I hate it when my apron gets dildo prints in it. Do you think a case will protect it from that?


----------



## Nate C. (Sep 8, 2008)

I was originally raised in California, and am now affiliated with a lodge in Texas. Out West, your apron is given to you along with a thick cardboard tube big enough to store it in rolled up. I keep it in that.


----------



## owls84 (Sep 8, 2008)

I was told that if it is in light it will turn yellow. I have actually seen my uncles and it has turned yellow. I have asked this question to some long time Masons and this is the response I have received. 
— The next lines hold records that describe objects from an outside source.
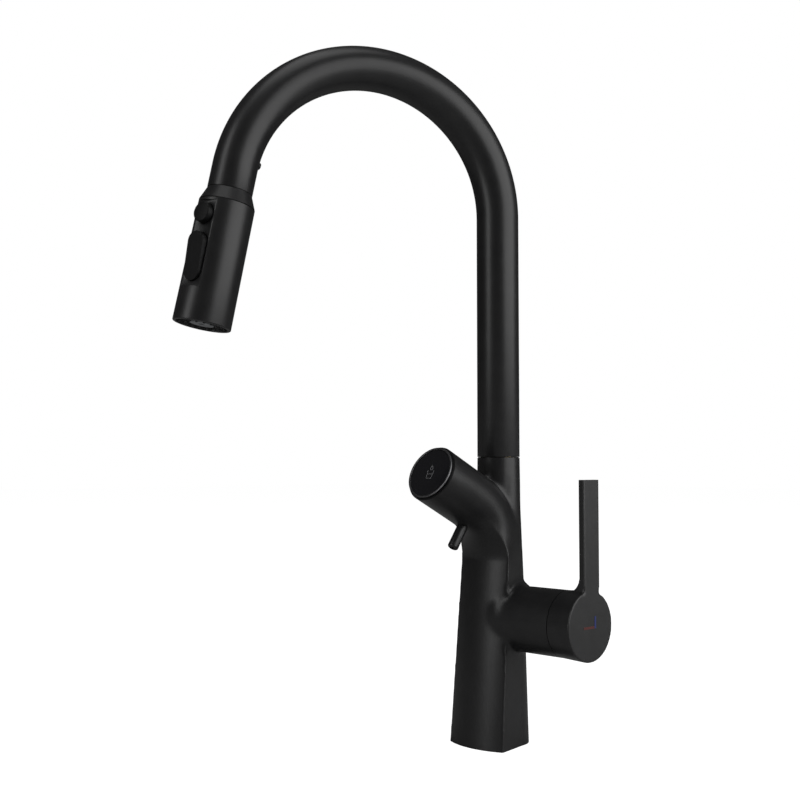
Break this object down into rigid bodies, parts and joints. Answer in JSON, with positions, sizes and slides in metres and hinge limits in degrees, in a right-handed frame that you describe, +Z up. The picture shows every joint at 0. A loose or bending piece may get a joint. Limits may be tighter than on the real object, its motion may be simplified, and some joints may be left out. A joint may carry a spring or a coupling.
{
  "type": "pull-down kitchen faucet",
  "caption": "Matt black pull-down kitchen faucet with swivelling gooseneck, side lever and a push-button filtered water outlet.",
  "frame": {"origin": "centre of the round column at the underside of the base gasket, on the deck", "axes": "+Z up the column, -Y the front, where the filtered-water nozzle points, +X the lever side"},
  "size_m": [0.1669, 0.2256, 0.4509],
  "materials": {
    "black_coat": "matt black powder coat",
    "grey_coat": "satin dark coat on the lever",
    "black_plastic": "dark satin plastic",
    "gloss_cap": "dark glossy cap",
    "trim": "dark brushed metal trim",
    "brass": "turned brass",
    "steel": "stainless steel",
    "copper_tube": "drawn tube",
    "rubber": "seal rubber",
    "silicone": "soft grey silicone",
    "nylon": "white nylon",
    "grey_plastic": "engineering plastic",
    "magnet": "nickel-plated magnet",
    "hose_braid": "woven nylon over rubber",
    "red_mark": "red enamel",
    "blue_mark": "blue enamel"
  },
  "bodies": {
    "faucet_body": {"body_shell": "black_coat", "base_gasket": "rubber", "inlet_manifold": "brass", "hot_pipe": "copper_tube", "cold_pipe": "copper_tube", "filter_pipe": "copper_tube", "cartridge_seal": "rubber", "cartridge_body": "grey_plastic", "cartridge_nut": "brass", "cartridge_cover": "steel", "push_valve_body": "brass", "valve_retainer": "steel", "push_valve_spring": "steel", "filter_outlet_tube": "black_coat", "filter_outlet_tip": "black_plastic", "swivel_washer": "black_plastic"},
    "lever": {"lever_handle": "grey_coat", "cartridge_stem": "brass", "handle_set_screw": "steel", "handle_screw_plug": "rubber", "hot_mark": "red_mark", "cold_mark": "blue_mark"},
    "filter_button": {"filter_button": "gloss_cap", "button_ring": "trim", "push_valve_stem": "grey_plastic"},
    "spout": {"gooseneck_tube": "black_coat", "swivel_sleeve": "brass", "sleeve_lower_seal": "rubber", "sleeve_upper_seal": "rubber", "sleeve_snap_ring": "steel", "dock_collar": "grey_plastic", "dock_magnet": "magnet", "hose_guide_bush": "nylon", "dock_lock_screw": "black_coat", "pull_hose": "hose_braid"},
    "spray_head": {"spray_neck": "black_coat", "neck_armature": "steel", "connector_seal": "rubber", "hose_connector": "brass", "check_valve": "grey_plastic", "spray_shell": "black_coat", "rocker_pin": "steel", "spray_core": "grey_plastic", "diverter_body": "grey_plastic", "diverter_spool": "grey_plastic", "face_seal": "rubber", "aerator": "grey_plastic", "nozzle_pad": "silicone", "spray_face_plate": "black_plastic"},
    "round_button": {"round_button": "black_plastic"},
    "rocker": {"rocker_switch": "black_plastic"}
  },
  "joints": [
    {"name": "spout_swivel", "type": "hinge", "parent": "faucet_body", "child": "spout", "pos_m": [0, 0, 0.17], "axis": [0, 0, 1], "range_deg": [-98, 142]},
    {"name": "lever_turn", "type": "hinge", "parent": "faucet_body", "child": "lever", "pos_m": [0.06, 0, 0.0816], "axis": [1, 0, 0], "range_deg": [0, 90]},
    {"name": "filter_push", "type": "slide", "parent": "faucet_body", "child": "filter_button", "axis": [0, 0.8963, -0.4435], "range_m": [0, 0.0012], "stiffness_N_per_m": 1200, "springref_m": -0.0005, "deforming": ["push_valve_spring"]},
    {"name": "head_pull", "type": "slide", "parent": "spout", "child": "spray_head", "axis": [-0.0735, -0.1835, -0.9803], "range_m": [0, 0.24], "deforming": ["pull_hose"]},
    {"name": "round_push", "type": "slide", "parent": "spray_head", "child": "round_button", "axis": [-0.1999, 0.9657, -0.1658], "range_m": [0, 0.0016], "stiffness_N_per_m": 800, "springref_m": -0.0005},
    {"name": "rocker_tilt", "type": "hinge", "parent": "spray_head", "child": "rocker", "pos_m": [-0.06918, -0.19146, 0.30515], "axis": [-0.9771, -0.1837, 0.1077], "range_deg": [-3, 3]}
  ]
}
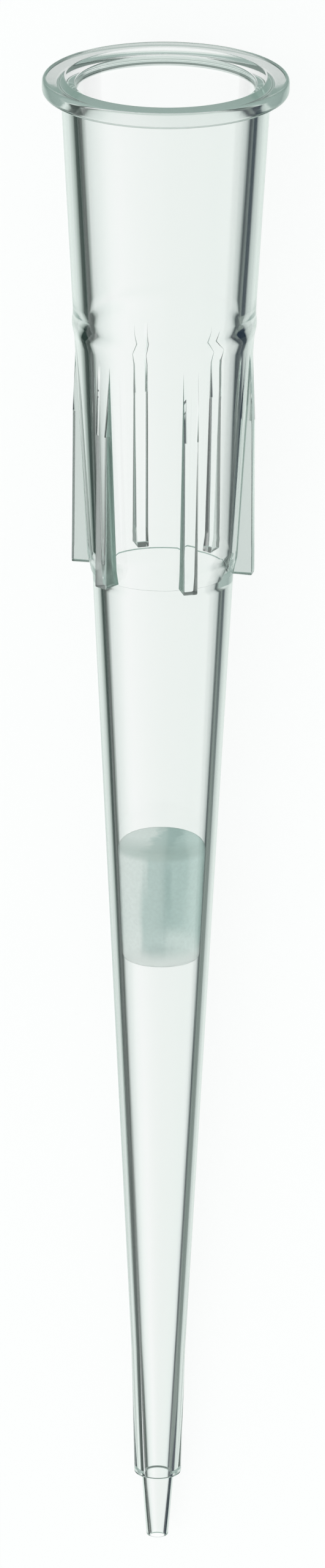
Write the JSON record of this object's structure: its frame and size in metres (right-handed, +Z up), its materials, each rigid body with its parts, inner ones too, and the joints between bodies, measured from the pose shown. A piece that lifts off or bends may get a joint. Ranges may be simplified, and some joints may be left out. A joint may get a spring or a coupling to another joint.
{
  "type": "filter pipette tip",
  "caption": "Clear tapered pipette tip with a flanged mouth, a collar and ribs round its barrel, a porous filter plug inside and a fine stepped point.",
  "frame": {"origin": "on the surface that the tip lies on, under the middle of its bounding box", "axes": "+Z up; the tip lies on its side along Y with its mouth towards -Y, its axis dropping by 3.82 degrees from the mouth to the orifice; X is across it"},
  "size_m": [0.008, 0.0512, 0.008],
  "materials": {
    "clear_polypropylene": "clear, glossy moulded plastic with a faint green tint",
    "porous_filter": "matt, sintered porous polyethylene"
  },
  "bodies": {
    "root": {"tip_body": "clear_polypropylene", "filter_plug": "porous_filter"}
  },
  "joints": []
}
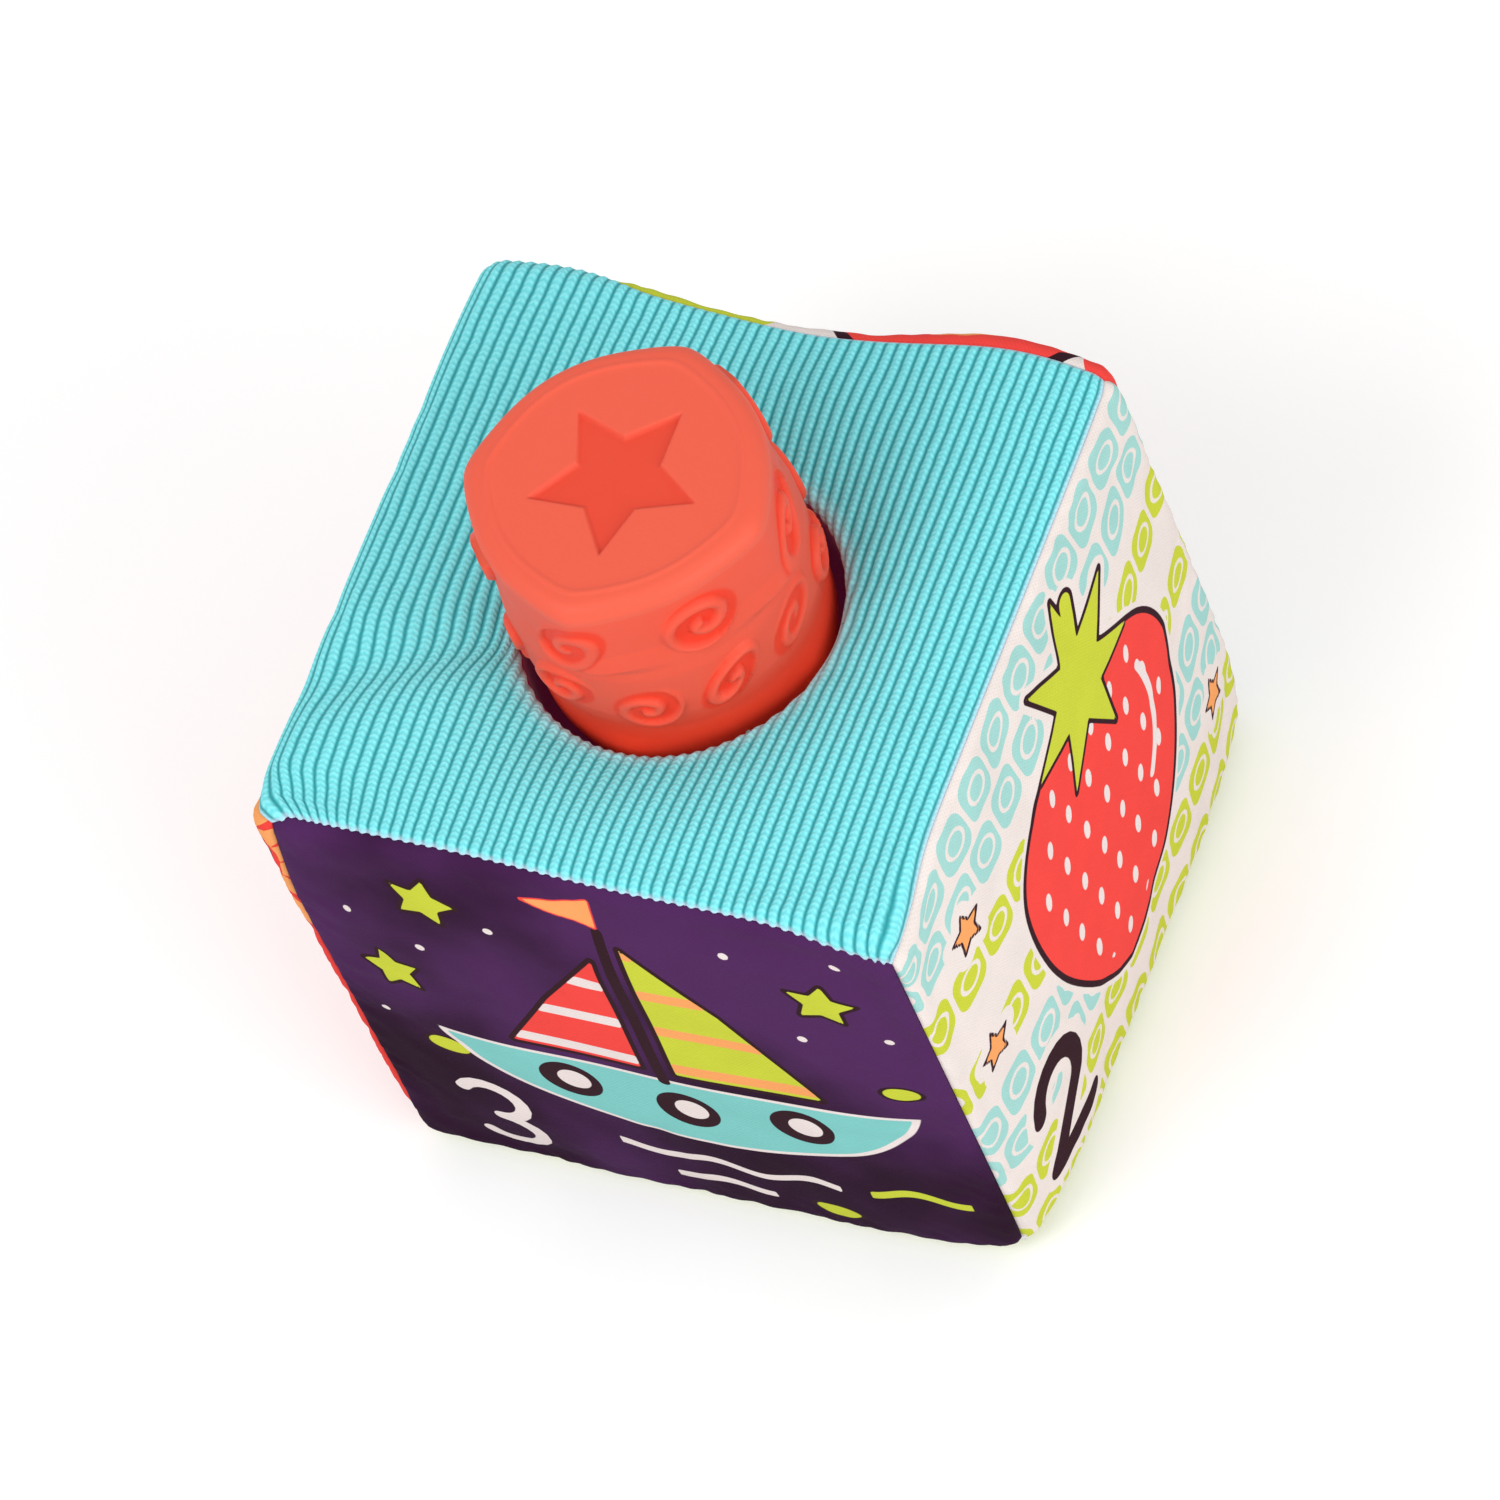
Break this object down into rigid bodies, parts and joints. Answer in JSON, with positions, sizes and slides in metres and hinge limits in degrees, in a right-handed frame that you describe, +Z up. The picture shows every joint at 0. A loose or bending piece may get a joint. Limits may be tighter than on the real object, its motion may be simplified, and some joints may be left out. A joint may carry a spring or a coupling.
{
  "type": "soft fabric block with squeeze block",
  "caption": "Soft sewn activity cube with printed padded sides, a rib-knit top with a round pocket, and a hollow rubber squeeze block that slides and turns in it.",
  "frame": {"origin": "middle of the underside, on the surface that the block stands on", "axes": "+Z up through the rib-knit top, -Y out of the dark purple front, +X out of the off-white right side"},
  "size_m": [0.134, 0.13, 0.162],
  "materials": {
    "rib_knit": "fine teal rib knit",
    "front_print": "brushed weave, purple with a printed pattern",
    "right_print": "brushed weave, off-white with a printed pattern",
    "back_print": "brushed weave, off-white with lime and red shapes",
    "left_print": "brushed weave, red and orange pattern",
    "bottom_fabric": "brushed weave, plain lime",
    "lining": "thin dark plum lining",
    "elastic": "woven elastic tape",
    "filling": "loose polyester fibre",
    "soft_rubber": "smooth matte coral",
    "plug_plastic": "plain white"
  },
  "bodies": {
    "cover": {"top_panel": "rib_knit", "front_panel": "front_print", "right_panel": "right_print", "back_panel": "back_print", "left_panel": "left_print", "bottom_panel": "bottom_fabric", "pocket_sleeve": "lining", "pocket_floor": "lining", "opening_elastic": "elastic", "upper_filling": "filling", "base_filling": "filling"},
    "plug": {"whistle_plug": "plug_plastic"},
    "squeeze_block": {"rubber_block": "soft_rubber"}
  },
  "joints": [
    {"name": "pocket_slide", "type": "slide", "parent": "cover", "child": "plug", "axis": [0, 0, 1], "range_m": [-0.044, 0.045]},
    {"name": "block_turn", "type": "hinge", "parent": "plug", "child": "squeeze_block", "pos_m": [0, -0.0018, 0.106], "axis": [0, 0, 1], "continuous": true}
  ]
}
"in the bottom of a drawer with a towel on top then all your socks or something light on it."

This is where I have mine.


----------



## Joey (Sep 8, 2008)

I have mine stored in between my mattresses. That way it stays flat and out of the light.


----------



## Blake Bowden (Sep 8, 2008)

Oh my display case is actually two shelves within a 1800s bookcase from Germany.


----------



## Wingnut (Sep 8, 2008)

We are given a tube with ours.  I keep it in that and re roll it now and then.


----------



## RJS (Sep 8, 2008)

Does it lay flat after taking it out of the tube?


----------



## Joey (Sep 8, 2008)

RJS said:


> Does it lay flat after taking it out of the tube?



Generally not........ That's why I keep mine in between the mattresses.


----------



## RJS (Sep 8, 2008)

Joey said:


> Generally not........ That's why I keep mine in between the mattresses.



That's what I was worried about.  Mines between the mattress until I can find a suitable case or display.


----------



## Wingnut (Sep 8, 2008)

not if you dont ever take it out... I re-roll mine and wear it now and then.


----------



## JTM (Sep 9, 2008)

i'm just answering the OPers question: 

we keep ours on a table outside the lodge.  in the anteroom... sorta.  doublestacked according to station/places.



i also participate at Brazos Union a lot.  they have theirs in drawers in a cabinet outside the lodge.


----------



## js4253 (Sep 22, 2008)

My apron is kept in a paper mailing tube.  One day I hope to get a case.  They are available from J.P. Luther Company. I try to wear my apron to funerals and special occasions.  I find that rolling it up in the opposite direction before wearing it makes it hang straight.


----------



## JTM (Sep 23, 2008)

oh wait.  our personal aprons.  we are given an apron case, and i keep it in that.


----------